Conflict, Time, Photography: How We Bear Witness

I popped into the Tate Modern to kill some time while a friend had a meeting and blindly wandered into the Conflict, Time, Photography exhibit.  And I'm glad I did.  It's a moving, artistic, and educational approach to looking at war and conflict in an unexpected way. 

Rather than a traditional exhibit on war photography (focused on photojournalists shooting the conflict as it happens--think Robert Capa) it was structured around how time informs artists who are photographing conflicts.  For instance in the first room, images were taken of battles, moments, and events happening as the conflict was ongoing.  As you moved through the rooms, the distance between the event and the photographs grew until the last room involved photographs of events that had taken place 100 years before. 


With this framing, the photographs showed a variety of ways in which we memorialize, remember, or forget conflicts.  Because of the concept of conflict over time, we saw a lot less of soldiers and the mechanics of war and more of the aftermath and damage on everyone and everything else--the wounds on people, the earth, families, or objects.  It offers a new different way of looking at those events.  By mixing the subject matter (not a singular war and in fact using multiple images of certain events over long stretches of time) it became less about the politics of any one conflict and more about damage inflicted, the recovery or permanence of that destruction.  Though I did notice there was a tremendous amount of photography from Hiroshima and Nagasaki and a surprising lack of photography from Vietnam (well, surprising for an American who tends to think war and photography = Vietnam).  Then again Vietnam was a heavily photographed war for America and its impact was noted in more recent photographs with the change in US military policy with journalists now being embedded. 
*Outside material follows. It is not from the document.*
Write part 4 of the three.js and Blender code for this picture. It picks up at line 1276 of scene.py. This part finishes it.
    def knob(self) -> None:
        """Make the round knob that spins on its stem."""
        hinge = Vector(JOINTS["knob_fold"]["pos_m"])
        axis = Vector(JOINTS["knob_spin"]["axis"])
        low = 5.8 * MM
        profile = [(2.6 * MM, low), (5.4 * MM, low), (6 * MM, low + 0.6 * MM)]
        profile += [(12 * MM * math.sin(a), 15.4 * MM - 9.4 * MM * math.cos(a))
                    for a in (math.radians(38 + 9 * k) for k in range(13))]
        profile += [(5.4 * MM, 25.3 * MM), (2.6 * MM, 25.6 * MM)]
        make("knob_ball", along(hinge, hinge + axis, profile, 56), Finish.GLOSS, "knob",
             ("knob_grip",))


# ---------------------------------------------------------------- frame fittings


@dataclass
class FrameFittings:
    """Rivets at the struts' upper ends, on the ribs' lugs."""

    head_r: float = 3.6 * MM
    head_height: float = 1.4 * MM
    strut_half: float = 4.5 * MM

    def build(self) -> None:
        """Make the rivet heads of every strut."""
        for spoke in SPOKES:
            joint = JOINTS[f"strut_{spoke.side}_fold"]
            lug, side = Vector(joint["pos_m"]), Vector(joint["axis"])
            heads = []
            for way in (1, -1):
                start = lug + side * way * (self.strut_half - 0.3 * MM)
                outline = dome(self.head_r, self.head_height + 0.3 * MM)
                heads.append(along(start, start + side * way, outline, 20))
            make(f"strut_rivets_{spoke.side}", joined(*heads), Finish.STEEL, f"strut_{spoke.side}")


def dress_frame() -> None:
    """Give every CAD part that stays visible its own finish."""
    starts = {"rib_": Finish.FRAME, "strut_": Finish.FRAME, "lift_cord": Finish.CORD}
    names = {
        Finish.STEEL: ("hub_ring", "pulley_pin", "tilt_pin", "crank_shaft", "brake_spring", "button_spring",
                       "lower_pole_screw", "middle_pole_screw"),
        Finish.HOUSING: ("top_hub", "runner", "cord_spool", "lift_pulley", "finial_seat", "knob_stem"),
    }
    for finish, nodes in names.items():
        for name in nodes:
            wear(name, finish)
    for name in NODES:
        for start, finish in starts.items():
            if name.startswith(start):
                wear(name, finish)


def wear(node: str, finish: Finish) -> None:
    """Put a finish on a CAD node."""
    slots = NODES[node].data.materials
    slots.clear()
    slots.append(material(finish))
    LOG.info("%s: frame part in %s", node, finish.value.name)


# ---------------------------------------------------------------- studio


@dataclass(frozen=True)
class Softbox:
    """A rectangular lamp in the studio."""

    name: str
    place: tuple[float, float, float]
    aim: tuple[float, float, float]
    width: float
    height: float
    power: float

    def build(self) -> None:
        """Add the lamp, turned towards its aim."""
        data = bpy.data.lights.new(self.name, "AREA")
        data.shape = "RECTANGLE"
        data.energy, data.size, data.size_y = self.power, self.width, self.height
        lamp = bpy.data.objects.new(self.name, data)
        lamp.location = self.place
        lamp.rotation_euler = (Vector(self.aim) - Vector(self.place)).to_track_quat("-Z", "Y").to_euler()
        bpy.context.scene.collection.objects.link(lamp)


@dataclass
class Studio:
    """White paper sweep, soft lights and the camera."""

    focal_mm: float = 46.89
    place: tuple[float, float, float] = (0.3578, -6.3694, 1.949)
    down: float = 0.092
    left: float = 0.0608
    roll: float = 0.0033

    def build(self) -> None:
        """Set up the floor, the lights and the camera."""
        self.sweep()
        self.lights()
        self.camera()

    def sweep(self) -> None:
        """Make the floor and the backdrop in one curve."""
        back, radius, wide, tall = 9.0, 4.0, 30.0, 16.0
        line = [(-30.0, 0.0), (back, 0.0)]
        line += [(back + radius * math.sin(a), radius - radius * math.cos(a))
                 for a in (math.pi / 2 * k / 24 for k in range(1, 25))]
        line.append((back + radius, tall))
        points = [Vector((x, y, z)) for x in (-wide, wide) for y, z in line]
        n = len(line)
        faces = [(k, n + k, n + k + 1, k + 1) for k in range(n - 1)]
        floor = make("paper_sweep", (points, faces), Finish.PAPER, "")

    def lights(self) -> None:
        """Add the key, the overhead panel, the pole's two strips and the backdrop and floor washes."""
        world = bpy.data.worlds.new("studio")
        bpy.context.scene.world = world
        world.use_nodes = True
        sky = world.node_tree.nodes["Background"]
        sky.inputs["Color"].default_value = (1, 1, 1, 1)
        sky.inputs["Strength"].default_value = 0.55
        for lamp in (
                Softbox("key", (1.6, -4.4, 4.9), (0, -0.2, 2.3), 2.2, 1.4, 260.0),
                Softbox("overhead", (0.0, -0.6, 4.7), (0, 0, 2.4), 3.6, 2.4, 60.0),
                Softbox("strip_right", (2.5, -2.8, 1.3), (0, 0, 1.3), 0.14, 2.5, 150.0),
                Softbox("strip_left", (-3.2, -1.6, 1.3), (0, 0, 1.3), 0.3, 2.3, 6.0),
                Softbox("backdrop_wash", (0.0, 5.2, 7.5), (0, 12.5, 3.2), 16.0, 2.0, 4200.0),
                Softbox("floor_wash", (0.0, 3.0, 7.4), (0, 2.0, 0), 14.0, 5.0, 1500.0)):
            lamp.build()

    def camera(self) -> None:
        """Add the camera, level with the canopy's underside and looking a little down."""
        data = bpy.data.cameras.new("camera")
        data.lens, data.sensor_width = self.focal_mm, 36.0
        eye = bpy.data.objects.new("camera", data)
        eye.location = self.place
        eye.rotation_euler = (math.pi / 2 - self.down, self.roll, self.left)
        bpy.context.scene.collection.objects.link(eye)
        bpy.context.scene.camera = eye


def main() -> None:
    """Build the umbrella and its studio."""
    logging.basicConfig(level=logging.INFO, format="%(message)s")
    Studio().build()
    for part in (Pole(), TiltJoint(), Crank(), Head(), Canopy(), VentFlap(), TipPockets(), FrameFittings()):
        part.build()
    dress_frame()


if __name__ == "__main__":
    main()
The overall effect of the show was a grand scale approach to how we bear witness--how we memorialize, document, and make propaganda through images. But also in how we wrestle with comprehending complex and difficult events and find meaning from them. 

For me the most powerful moments were not necessarily inherent in the images themselves but in how the artists were framing their subjects.  One photographer, Emeric Lhuisset, upon the one year anniversary of the death of a Kurdish journalist, Sardasht Osman, used a light-sensitive photo of Osman and posted it all over town.   But as the sun rose and the day dragged on the image would disappear and just become a black square.  Suddenly you are experiencing the loss of this person all over again and all you are left with is the black square memorial. 

Taryn Simon photographed family bloodlines for victims of the Srebrenica massacre.  She had people sit for portraits and when a family member had been killed she photographed whatever she could find from that victim.  You see bones, or merely a tooth, that was used to identify a family member in a mass grave.  Simon did the same for the family bloodline of the living descendants of "Hans Frank, Hitler's personal legal advisor and the Governor-General of occupied Poland."  When family members refused to sit for portraits an empty photo was used or an object they had sent in stood in for them.   The Srebrenica photographs show families destroyed, eliminated, or irrevocably damaged.  For the Frank family photos, you see continuity of a family in the face of destruction. 


Adam Broomberg and Oliver Chanarin extracted images from the Belfast Exposed archive which preserved images taken by professionals and amateurs about life in the city.  Whenever someone requested an image to be used the images were tagged with round stickers. Broomberg and Chanarin reprinted the images that lay beneath the stickers. Through their installation of these circular images you get brief glimpses of faces and places.  Juxtaposing them all next to each other you can flit from joy to sorrow in an instant.  We see soldiers, people in the street, children happy and laughing. Kids playing. Effigies. Faces in grief. Crying. People playing sports. Hoods covering faces.  Without further context each individual image becomes a larger story when connected to all the others around them.  And leaving the selection process to random application of stickers over the years puts the power in the hands of the archives.  The archive is speaking for itself in a way. 

Some images showed nothing about the conflict because the events happened in secret and so only through an artist's commentary do we learn what happened inside certain buildings.  Or with the passage of time the evidence of prior conflict had been removed.  Nazi objects were removed but the pedestals where they stood remain.  Locations of where executed soldiers were shot are photographed at the time and place of those executions but 99 years after they took place.  The absence of evidence becomes as powerful as the existence of scars.  Forgetting can be damaging too.